Onto the Brexit question, when I asked Field whether he felt the UK’s influence in Eastern Europe had been depleted, Field conceded that this “was a question that met me nearly every day. I answered honestly then, as I do now. Of course the UK’s role has changed, but… If anything we are more visible, more engaged, more agile in our approach.”
Certainly, evidence can be found of active UK involvement: the UK dispatched a senior military official as Special Envoy to the Western Balkans in December 2021. Just recently, UK sanctions were imposed on two Bosnian-Serb politicians who, emboldened by Russia’s dismissal of international laws, threaten the complicated power-sharing system with divisive, nationalistic and racist rhetorics.
Refusing to be dampened by Bosnia’s “uniquely complicated and frustrating political system”, Field spoke to me highly of Bosnia and Herzegovina as a “remarkable country”. Enthused by the determination of its youth, Field spends “much more time now engaging with young people, listening to them and their hopes for their future… I meet a number of hugely inspiring people, from the organisers of the country’s first PRIDE march to IT entrepreneurs, environmental activists and people dedicated to helping vulnerable children. That keeps my frustrations in check, and my head up”.
For diplomacy in the digital era, social media is an increasingly useful tool to visibly foster the UK-BiH relationship and be a “cheerleader” for Bosnian culture. Matt Field regularly uses his Twitter and Instagram as a platform to showcase the best and brightest of Bosnian culture. Keeping his social media presence “authentic, credible and purposeful” is important to the Ambassador who enjoys documenting “the curiosity and interest I have for this country”. Field’s personal promotion of BiH art, film and society stems from a genuine love of “exploring the outdoors, snowboarding, film, music and diverse histories” which “are all found here in abundance. It is why I personally, and we as a family, have enjoyed our time here so much”.
As his tenure as UK Ambassador to Bosnia-Herzegovina comes to an end, Matt Field speaks to Palatinate with raw hindsight about the last four years: “I am quite self-critical of the opportunities I may have missed, or the things I could have done better. The pandemic changed absolutely everything about how we worked as an Embassy, as of course it did for everyone. I think I will though look back on this all as a remarkable privilege, and an enjoyable one”. Looking forward, Field anticipates the arrival of his successor, Julian Reilly, this summer as a “time for some fresh energy and ideas” in Sarajevo.

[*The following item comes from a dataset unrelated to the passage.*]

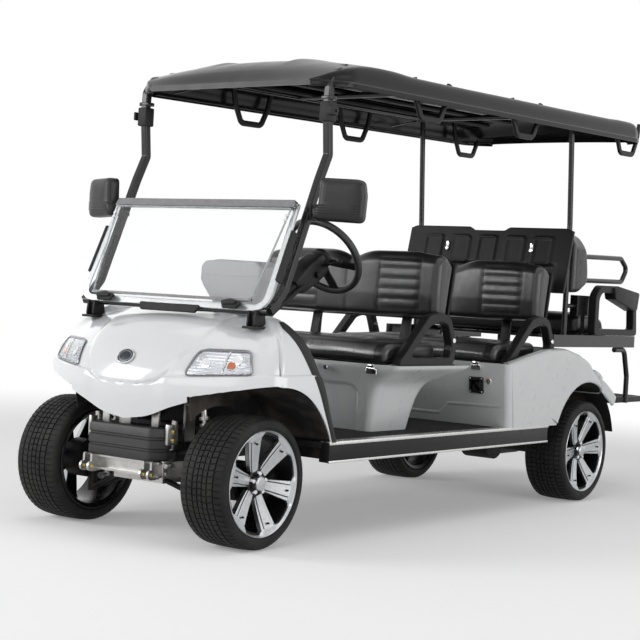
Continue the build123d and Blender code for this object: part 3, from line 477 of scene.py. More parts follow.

With an impressive and diverse career behind him, Palatinate asked Field what advice he would give to current students, teetering on the edge of their own careers:
“What linked all of these experiences was my curiosity, and my readiness to put myself out of my comfort zone. That’s my best advice – be curious, and put yourself out there. University is a great time to find yourself, and try things on for size”.